→ **WHAT THIS TASK INVOLVES**
Take the data below and extract the lines from the one with "add_driveline()" to the one with "obj.matrix_world = Matrix.Identity(4)", inclusive, exactly as written.
:::::
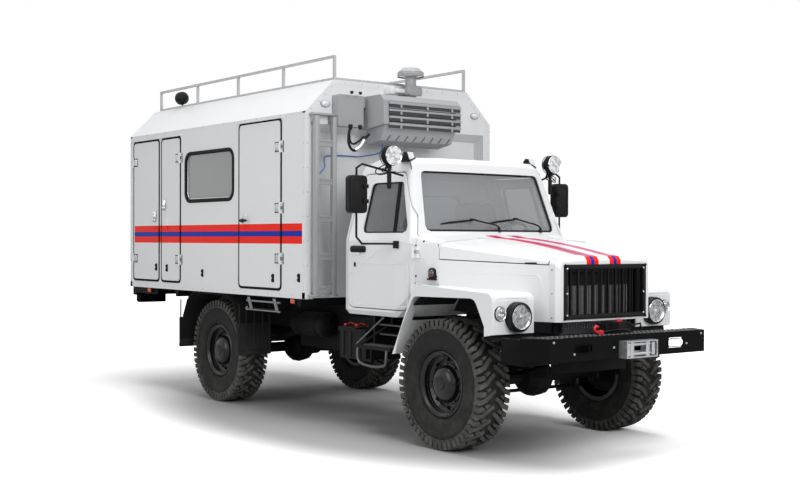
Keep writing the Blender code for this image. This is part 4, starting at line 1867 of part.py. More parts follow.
def ledge_at(x):
    """Return the height of the sloping underside of the van's overhang."""
    share = (x - van_front() + RECESS_DEPTH) / RECESS_DEPTH
    return LEDGE_BACK_Z + (LEDGE_FRONT_Z - LEDGE_BACK_Z) * share


def van_window_outline(gap):
    return side_opening(VAN_WINDOW_SETBACK, VAN_WINDOW_WIDTH, VAN_WINDOW_BOTTOM, VAN_WINDOW_TOP,
                        VAN_WINDOW_CORNER, gap)


def latch(x, y, z):
    """Return a flush door latch on the left wall."""
    low = (x - LATCH_WIDTH / 2, z - LATCH_HEIGHT / 2)
    high = (x + LATCH_WIDTH / 2, z + LATCH_HEIGHT / 2)
    return prism("y", rounded(rectangle(low, high), LATCH_WIDTH * 0.2), y - LATCH_DEPTH, y + LATCH_DEPTH)


def add_van_doors():
    """Make the van's side door, the two leaves of its locker and its windows."""
    for name, setback, width, bottom, top, end, heights in van_doors():
        x = van_front() - setback - (0 if end > 0 else width)
        y = VAN_HALF_WIDTH + VAN_DOOR_PROUD + VAN_HINGE_RADIUS
        joint = pivot(name + "_pivot", shifted(x, -y, bottom))
        outline = side_opening(setback, width, bottom, top, VAN_DOOR_CORNER, DOOR_GAP)
        shapes = [wall_prism(outline, 1, VAN_DOOR_PROUD, VAN_WALL)]
        shapes += van_hinge_shapes(x, end, heights, True)
        free = x - end * (width - LATCH_WIDTH * 1.6)
        shapes.append(latch(free, VAN_HALF_WIDTH + VAN_DOOR_PROUD, LATCH_Z))
        make(name, white_paint(), on_side(shapes, -1), joint=joint)
    for side, hand in ((-1, "right"), (1, "left")):
        shape = wall_prism(van_window_outline(SEAM), side, -VAN_WALL * 0.3, VAN_WALL * 0.3 + VAN_GLASS)
        make("van_window_" + hand, dark_glass(), [shape])


def rear_hinge_axis(side):
    return Vector((van_rear() - VAN_DOOR_PROUD - VAN_HINGE_RADIUS, side * REAR_DOOR_HALF_WIDTH,
                   REAR_DOOR_BOTTOM))


def rear_hinge_shapes(side, odd):
    """Return the hinges of one rear door, turned from the pattern of the side doors."""
    pattern = van_hinge_shapes(0, 1, LOCKER_HINGE_HEIGHTS, odd)
    offset = VAN_HALF_WIDTH - abs(van_rear())
    turned = []
    for shape in pattern:
        other = shape.copy()
        bmesh.ops.rotate(other, cent=(0, 0, 0), matrix=Matrix.Rotation(math.pi / 2, 3, "Z"),
                         verts=other.verts)
        bmesh.ops.translate(other, vec=(offset, REAR_DOOR_HALF_WIDTH, 0), verts=other.verts)
        if side < 0:
            other = mirrored(other)
        turned.append(other)
    return turned


def add_rear_doors():
    """Make the pair of doors in the van's rear wall."""
    rear = van_rear()
    for side, hand in ((-1, "right"), (1, "left")):
        joint = pivot("rear_door_" + hand + "_pivot", shifted(*rear_hinge_axis(side)))
        low = (DOOR_GAP / 2, REAR_DOOR_BOTTOM + DOOR_GAP)
        high = (REAR_DOOR_HALF_WIDTH - DOOR_GAP, REAR_DOOR_TOP - DOOR_GAP)
        corner = VAN_DOOR_CORNER - DOOR_GAP
        outline = rounded(rectangle(low, high), [0, corner, corner, 0], 2)
        shapes = on_side([prism("x", outline, rear - VAN_DOOR_PROUD, rear + VAN_WALL)], side)
        shapes += rear_hinge_shapes(side, True)
        make("rear_door_" + hand, white_paint(), shapes, joint=joint)


def add_roof_rack():
    """Make the rack of square tube along the roof's edges."""
    half = RACK_TUBE / 2
    front = van_front() - RACK_INSET
    rear = van_rear() + RACK_REAR_INSET
    base_low = VAN_ROOF + SEAM
    base_y = VAN_HALF_WIDTH - VAN_SHOULDER - RACK_TUBE
    shapes = []
    for side in (-1, 1):
        y = side * base_y
        y_ends = (y - half, y + half)
        shapes.append(block((rear, front), y_ends, (base_low, base_low + RACK_TUBE)))
        shapes.append(block((rear, front), y_ends, (RACK_TOP - RACK_TUBE, RACK_TOP)))
        for number in range(RACK_POSTS):
            x = front - half - (front - rear - RACK_TUBE) * number / (RACK_POSTS - 1)
            shapes.append(block((x - half, x + half), y_ends, (base_low + half, RACK_TOP - half)))
    for x_ends in ((front - RACK_TUBE, front), (rear, rear + RACK_TUBE)):
        shapes.append(block(x_ends, (-base_y, base_y), (base_low, base_low + RACK_TUBE)))
    make("roof_rack", zinc(), shapes)


def add_ladder():
    """Make the ladder before the van's front, clamped to its brow above and its wall below."""
    wall = van_front() + SEAM
    x = wall + LADDER_STANDOFF
    shapes = []
    for y in (LADDER_INNER_Y, LADDER_OUTER_Y):
        shapes.append(tube([(x, y, LADDER_BOTTOM), (x, y, LADDER_TOP)], LADDER_TUBE, 8))
    for z in LADDER_RUNG_HEIGHTS:
        shapes.append(tube([(x, LADDER_INNER_Y, z), (x, LADDER_OUTER_Y, z)], LADDER_RUNG, 6))
    thick = LADDER_TUBE * 0.6
    for y, foot in ((LADDER_INNER_Y, wall - RECESS_DEPTH), (LADDER_OUTER_Y, wall)):
        shapes.append(block((wall, x), (y - thick, y + thick),
                            (LADDER_TOP - thick * 3, LADDER_TOP - thick)))
        z_ends = (LADDER_RUNG_HEIGHTS[0] - thick * 3, LADDER_RUNG_HEIGHTS[0] - thick)
        shapes.append(block((foot, x), (y - thick, y + thick), z_ends))
    make("ladder", zinc(), on_side(shapes, -1))


def add_condenser():
    """Make the cooling unit on the van's brow, with its louvres, back plate and control unit."""
    wall = van_front() + SEAM
    plate = CONDENSER_PLATE
    right, left = CONDENSER_RIGHT_Y, CONDENSER_LEFT_Y
    profile = [(wall, CONDENSER_BOTTOM + plate),
               (wall + CONDENSER_DEPTH, CONDENSER_BOTTOM + CONDENSER_DEPTH * 0.15),
               (wall + CONDENSER_DEPTH * 0.97, CONDENSER_TOP - CONDENSER_DEPTH * 0.15),
               (wall + CONDENSER_TOP_DEPTH, CONDENSER_TOP),
               (wall, CONDENSER_TOP)]
    foot = van_front() + CONDENSER_DEPTH * 0.1
    shapes = [prism("y", profile, right, left)]
    belly = [(foot, CONDENSER_FOOT), (wall + CONDENSER_DEPTH * 0.7, CONDENSER_FOOT + CONDENSER_DEPTH * 0.1),
             (wall + CONDENSER_DEPTH * 0.95, CONDENSER_BOTTOM + CONDENSER_DEPTH * 0.2),
             (foot, CONDENSER_BOTTOM + CONDENSER_DEPTH * 0.2)]
    shapes.append(prism("y", belly, right + plate * 3, left - plate * 3))
    back = [(right, LEDGE_FRONT_Z + plate), (CONDENSER_PLATE_LEFT_Y - plate * 8, LEDGE_FRONT_Z + plate),
            (CONDENSER_PLATE_LEFT_Y, LEDGE_FRONT_Z + plate * 9), (CONDENSER_PLATE_LEFT_Y, CONDENSER_TOP),
            (right, CONDENSER_TOP)]
    shapes.append(prism("x", back, wall, wall + plate))
    unit = [(CONTROL_UNIT_RIGHT_Y, CONTROL_UNIT_BOTTOM), (CONTROL_UNIT_LEFT_Y, CONTROL_UNIT_BOTTOM),
            (CONTROL_UNIT_LEFT_Y, CONTROL_UNIT_TOP), (CONTROL_UNIT_RIGHT_Y, CONTROL_UNIT_TOP)]
    shapes.append(prism("x", rounded(unit, plate), wall, wall + CONTROL_UNIT_DEPTH))
    duct = block((wall, wall + CONTROL_UNIT_DEPTH * 0.5), (CONTROL_UNIT_LEFT_Y - plate, right + plate),
                 (CONDENSER_TOP - CONTROL_UNIT_DEPTH, CONDENSER_TOP - plate * 2))
    shapes.append(duct)
    cuts = []
    face = wall + CONDENSER_DEPTH
    span = CONDENSER_TOP - CONDENSER_BOTTOM - CONDENSER_DEPTH * 0.3
    for number in range(LOUVRES):
        z = CONDENSER_BOTTOM + CONDENSER_DEPTH * 0.15 + span * (number + 0.5) / LOUVRES
        cuts.append(block((face - LOUVRE * 2, face + OVERRUN), (right + plate * 5, left - plate * 5),
                          (z - LOUVRE / 2, z + LOUVRE / 2)))
    make("condenser", grey_plastic(), shapes, cuts)


def add_roof_vent():
    """Make the capped pipe that stands against the van's brow."""
    x = van_front() + SEAM + VENT_PIPE_RADIUS + CONDENSER_PLATE + VENT_STANDOFF
    base = CONDENSER_TOP + SEAM
    cap = VENT_TOP - VENT_CAP_HEIGHT
    profile = [(base, 0), (base, VENT_PIPE_RADIUS), (cap, VENT_PIPE_RADIUS), (cap, VENT_CAP_RADIUS)]
    profile += [(cap + VENT_CAP_HEIGHT * 0.35, VENT_CAP_RADIUS),
                (cap + VENT_CAP_HEIGHT * 0.85, VENT_CAP_RADIUS * 0.6), (VENT_TOP, 0)]
    shapes = [lathe(profile, (x, VENT_Y, 0), (0, 0, 1), 20)]
    thick = CONDENSER_PLATE
    shapes.append(block((van_front() + SEAM, x), (VENT_Y - VENT_PIPE_RADIUS, VENT_Y + VENT_PIPE_RADIUS),
                        (VAN_ROOF - thick * 8, VAN_ROOF - thick * 6)))
    make("roof_vent", zinc(), shapes)


def smooth_route(points, spacing):
    """Return evenly spaced points of a smooth curve through a route's own points."""
    knots = [Vector(point) for point in points]
    dense = []
    for index in range(len(knots) - 1):
        before = knots[max(index - 1, 0)]
        start, end = knots[index], knots[index + 1]
        after = knots[min(index + 2, len(knots) - 1)]
        for step in range(20):
            t = step / 20
            dense.append(0.5 * ((2 * start) + (end - before) * t
                                + (2 * before - 5 * start + 4 * end - after) * t * t
                                + (3 * start - before - 3 * end + after) * t ** 3))
    dense.append(knots[-1])
    result = [dense[0]]
    for point in dense[1:]:
        if (point - result[-1]).length >= spacing:
            result.append(point)
    result[-1] = dense[-1]
    return result


def add_blue_cable():
    """Make the supply cable that is clipped along the van's front wall and down the ladder."""
    wall = van_front() - RECESS_DEPTH + CABLE_RADIUS * 3
    flat = LADDER_TUBE * math.cos(math.pi / 8)
    ladder_x = van_front() + LADDER_STANDOFF + flat + CABLE_RADIUS + SEAM * 2
    stile = -LADDER_OUTER_Y
    between = -(LADDER_INNER_Y + LADDER_OUTER_Y) / 2
    z = LEDGE_BACK_Z - RECESS_DEPTH
    drop = RECESS_DEPTH
    foot_x = van_front() + CONDENSER_DEPTH * 0.35
    y = CONDENSER_RIGHT_Y + drop
    route = [(foot_x, y, CONDENSER_FOOT + CONDENSER_DEPTH * 0.02 - CABLE_RADIUS),
             (foot_x, y - drop * 0.1, z - drop * 0.2),
             (wall + drop * 0.3, y - drop * 0.6, z - drop * 0.4), (wall, y - drop * 1.2, z - drop * 0.4),
             (wall, y - drop * 2.2, z - drop * 0.4), (wall, -LADDER_INNER_Y + drop * 0.3, z - drop * 0.5),
             (wall + drop * 0.9, between + drop * 0.2, z - drop * 0.9),
             (ladder_x, between - drop * 0.1, z - drop * 1.3),
             (ladder_x, stile, z - drop * 2.0), (ladder_x, stile, z - drop * 3)]
    points = smooth_route(route, CABLE_RADIUS * 5) + [(ladder_x, stile, LADDER_BOTTOM + CABLE_RADIUS)]
    curve = bpy.data.curves.new("blue_cable", "CURVE")
    curve.dimensions = "3D"
    curve.bevel_depth = CABLE_RADIUS
    curve.bevel_resolution = 2
    curve.use_fill_caps = True
    line = curve.splines.new("POLY")
    line.points.add(len(points) - 1)
    for knot, point in zip(line.points, points):
        knot.co = (*shifted(*point), 1)
    cable = bpy.data.objects.new("blue_cable", curve)
    bpy.context.collection.objects.link(cable)
    curve.materials.append(finish("blue_jacket", (0.02, 0.16, 0.50), 0.45))


def build():
    """Clear the scene and make every piece."""
    for thing in list(bpy.data.objects):
        bpy.data.objects.remove(thing)
    add_steering()
    add_wheels()
    add_front_axle()
    add_rear_axle()
    add_chassis_frame()
    add_front_bumper()
    add_fairlead()
    add_winch()
    add_engine()
    add_radiator()
    add_driveline()
    add_fuel_tank()
    add_exhaust()
    add_steps()
    add_mudguards()
    add_rear_bar()
    add_entry_step()
    add_cab_shell()
    add_cab_glass()
    add_cab_doors()
    add_cab_inside()
    add_bonnet()
    add_fascia()
    add_grille()
    add_wings()
    add_headlamps()
    add_van_shell()
    add_van_doors()
    add_rear_doors()
    add_roof_rack()
    add_ladder()
    add_condenser()
    add_roof_vent()
    add_blue_cable()


build()
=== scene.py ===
"""Mobile workshop truck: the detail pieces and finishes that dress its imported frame."""
import math

import bmesh
import bpy
from mathutils import Matrix, Vector


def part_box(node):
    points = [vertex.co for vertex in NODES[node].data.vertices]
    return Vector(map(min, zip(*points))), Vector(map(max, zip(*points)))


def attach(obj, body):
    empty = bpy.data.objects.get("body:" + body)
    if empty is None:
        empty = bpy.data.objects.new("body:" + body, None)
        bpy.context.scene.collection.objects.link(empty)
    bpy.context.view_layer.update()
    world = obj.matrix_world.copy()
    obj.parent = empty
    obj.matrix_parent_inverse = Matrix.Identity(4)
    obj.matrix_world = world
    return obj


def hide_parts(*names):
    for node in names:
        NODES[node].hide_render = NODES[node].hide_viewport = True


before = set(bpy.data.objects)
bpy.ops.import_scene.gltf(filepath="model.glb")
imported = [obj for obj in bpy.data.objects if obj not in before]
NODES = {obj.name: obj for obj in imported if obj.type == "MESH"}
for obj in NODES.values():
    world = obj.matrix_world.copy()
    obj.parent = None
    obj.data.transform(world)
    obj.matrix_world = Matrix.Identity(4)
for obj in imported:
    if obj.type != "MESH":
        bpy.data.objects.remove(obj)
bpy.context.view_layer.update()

bl_info = {
    "name": "Workshop Truck Dressing",
    "version": (1, 0, 0),
    "blender": (4, 5, 0),
    "location": "View3D > Sidebar > Truck",
    "description": "Adds the treads, trims, lamps, fittings and finishes of a box-bodied workshop truck",
    "category": "Object",
}

FRONT_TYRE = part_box("tyre_front_right")
AXLE_X = (FRONT_TYRE[0].x + FRONT_TYRE[1].x) / 2
VAN_FRONT = -1.879
VAN_REAR = -5.683
SIDE_Y = 1.147
DOOR_Y = 1.153
RIGHT = (0, -1, 0)
LEFT = (0, 1, 0)
FRONT = (1, 0, 0)
BACK = (-1, 0, 0)
UP = (0, 0, 1)
DOWN = (0, 0, -1)


def at(x, y, z):
    """Return a place measured from the middle of the front axle and the ground."""
    return Vector((x + AXLE_X, y, z))


def path(*places):
    """Return a run of places, each measured as by at."""
    return [at(*place) for place in places]


# Sizes and colours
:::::
→ **PROBLEM SOLUTION**
    add_driveline()
    add_fuel_tank()
    add_exhaust()
    add_steps()
    add_mudguards()
    add_rear_bar()
    add_entry_step()
    add_cab_shell()
    add_cab_glass()
    add_cab_doors()
    add_cab_inside()
    add_bonnet()
    add_fascia()
    add_grille()
    add_wings()
    add_headlamps()
    add_van_shell()
    add_van_doors()
    add_rear_doors()
    add_roof_rack()
    add_ladder()
    add_condenser()
    add_roof_vent()
    add_blue_cable()


build()
=== scene.py ===
"""Mobile workshop truck: the detail pieces and finishes that dress its imported frame."""
import math

import bmesh
import bpy
from mathutils import Matrix, Vector


def part_box(node):
    points = [vertex.co for vertex in NODES[node].data.vertices]
    return Vector(map(min, zip(*points))), Vector(map(max, zip(*points)))


def attach(obj, body):
    empty = bpy.data.objects.get("body:" + body)
    if empty is None:
        empty = bpy.data.objects.new("body:" + body, None)
        bpy.context.scene.collection.objects.link(empty)
    bpy.context.view_layer.update()
    world = obj.matrix_world.copy()
    obj.parent = empty
    obj.matrix_parent_inverse = Matrix.Identity(4)
    obj.matrix_world = world
    return obj


def hide_parts(*names):
    for node in names:
        NODES[node].hide_render = NODES[node].hide_viewport = True


before = set(bpy.data.objects)
bpy.ops.import_scene.gltf(filepath="model.glb")
imported = [obj for obj in bpy.data.objects if obj not in before]
NODES = {obj.name: obj for obj in imported if obj.type == "MESH"}
for obj in NODES.values():
    world = obj.matrix_world.copy()
    obj.parent = None
    obj.data.transform(world)
    obj.matrix_world = Matrix.Identity(4)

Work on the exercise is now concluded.